The Cato Institute (home to two BQ alums) also takes Phillips's side, and has joined with the Reason Foundation and the Individual Rights Foundation in writing a brief in his support. They reject Carpenter's and Volokh's distinction between a wedding photographer and a wedding cake-baker; both are “expressive professionals” who “must have the right to decide which speech to create or commissions to take.” They elaborate: “When hired to make a wedding cake, Jack Phillips sits down with the couple to discuss their particular desires, interests, and tastes, then spends hours designing the cake, baking it, making fillings and decorations, and sculpting the finished product....The fact that Jack’s media are icing and chocolate rather than ink or paint does nothing to diminish the artistic content of his work.” If Phillips could be forced to create a cake for a gay wedding, they write, then “a graphic designer who thinks Scientology is a fraud would violate Colorado law...if he refused to design flyers to be used at Scientologists’ meetings.”

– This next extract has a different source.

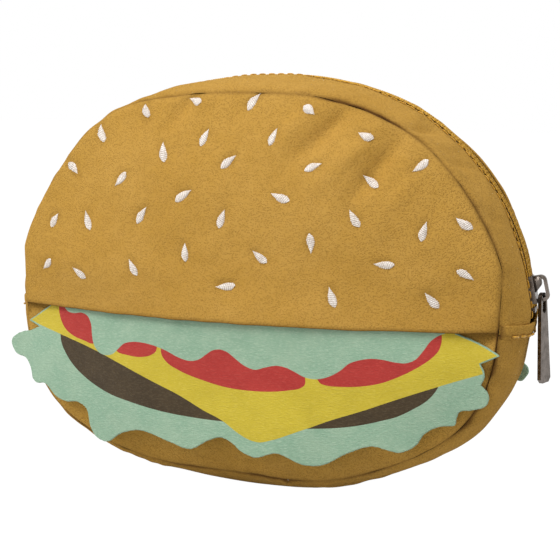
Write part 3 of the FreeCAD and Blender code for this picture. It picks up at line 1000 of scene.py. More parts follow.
@dataclass
class Faces:
    """One padded face: bun panel with its turned hem, lower panel, and the seeds on the bun."""
    form: PouchForm
    finishes: Finishes
    side: Side
    gap: float = 1.25
    lower_gap: float = 1.8
    fold: float = 0.95
    turned_under: float = 6.0
    lower_top: float = 84.0
    hem_half: float = 98.0
    hem_lip: float = 1.3
    bun_span: float = 88.0
    lower_span: float = 80.0
    seed_size: tuple[float, float, float] = (8.0, 3.6, 0.75)
    seed_sink: float = 0.55
    threads: int = 10
    folds: tuple[tuple[float, float, float, float, float, float], ...] = (
        (31.0, 149.0, 0.80, 17.0, 4.0, 3.0), (42.0, 142.0, 0.85, 14.0, 3.8, -1.7),
        (51.0, 135.0, 0.95, 14.0, 3.8, 2.7), (19.0, 152.0, 0.75, 14.0, 4.2, -1.4),
        (62.0, 128.0, 0.9, 12.0, 4.0, -1.0), (-27.0, 157.0, 0.85, 9.0, 2.8, 1.8),
        (-19.0, 160.0, 0.85, 8.0, 2.8, -0.9), (-36.0, 152.0, 0.95, 9.0, 3.4, -0.7),
        (-2.0, 158.0, 0.9, 9.0, 3.4, 0.8))
    lower_folds: tuple[tuple[float, float, float, float, float, float], ...] = (
        (-20.0, 22.0, 1.2, 10.0, 3.6, 1.3), (6.0, 18.0, 0.9, 9.0, 3.6, 1.1),
        (-8.0, 20.0, 1.3, 10.0, 3.6, -0.8), (28.0, 18.0, 1.2, 8.0, 3.6, 0.8),
        (-45.0, 26.0, 0.9, 9.0, 3.6, 1.0), (50.0, 24.0, 2.0, 9.0, 3.6, 1.0),
        (68.0, 32.0, 2.3, 9.0, 3.6, 0.9), (88.0, 62.0, 1.9, 9.0, 3.0, 0.9))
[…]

That's exactly the argument that speaks to me. Yes, I'm a gay man in a same-sex marriage. But I'm also a writer who, for many years now, has spent a lot of time working as a translator and ghostwriter. Some of the materials I've translated or ghostwritten express views with which I disagree. That's okay. On a couple of occasions, however, I've been asked to be involved in the production of texts with which I disagreed to such an extent that my dissent rose to the level of moral objection. In those cases, I turned down the assignments without hesitation. It never occurred to me to be grateful for the right to do so: in a free country, it only makes sense that I shouldn't have to write or translate anything from which I violently dissent.

Phillips should have the same right. He has the First Amendment on his side – not because of its protection of the exercise of religion, but because of its protection of freedom of expression. Yes, like a grocer or haberdasher, Phillips is selling a product; yes, like a doctor or firefighter, he's also providing a service. But unlike those professions, his work also involves expression of a kind and to a degree that, to my mind, should be recognized as being covered by the First Amendment. A picture in the Guardian shows Phillips working on a big, three-tiered white cake: he has a brush in his hand, and in the foreground of the photograph are a couple of cups full of brushes and an array of containers of what I would assume to be frosting. He looks like an artist, only with a cake as his canvas.

Two decades ago, the honchos of the queer-left movement tried to quash the very idea of same-sex marriage. They demonized those of us who advocated for it by calling us traitors: gays, they maintained, were supposed to be vanguards of a rebellion against capitalism, bourgeois domesticity, and other values that they abhorred as reactionary; to want to marry was to surrender entirely to the enemy. They've long since embraced same-sex marriage, on tactical grounds, and now that it's the law of the land, they're out to use it as a cudgel with which to beat those whom they still view as their ideological foes. It's disgusting – and it's stupid. Queer-left “leaders” don't seem to realize that the rapid success of the gay-rights movement in the U.S. has depended to a great extent on (to borrow a phrase from Tennessee Williams) the kindness of strangers – on, that is, the basic decency of ordinary Americans. To accept their decency and then turn around and treat their own deepest convictions with palpable contempt seems to me the very height of indecency.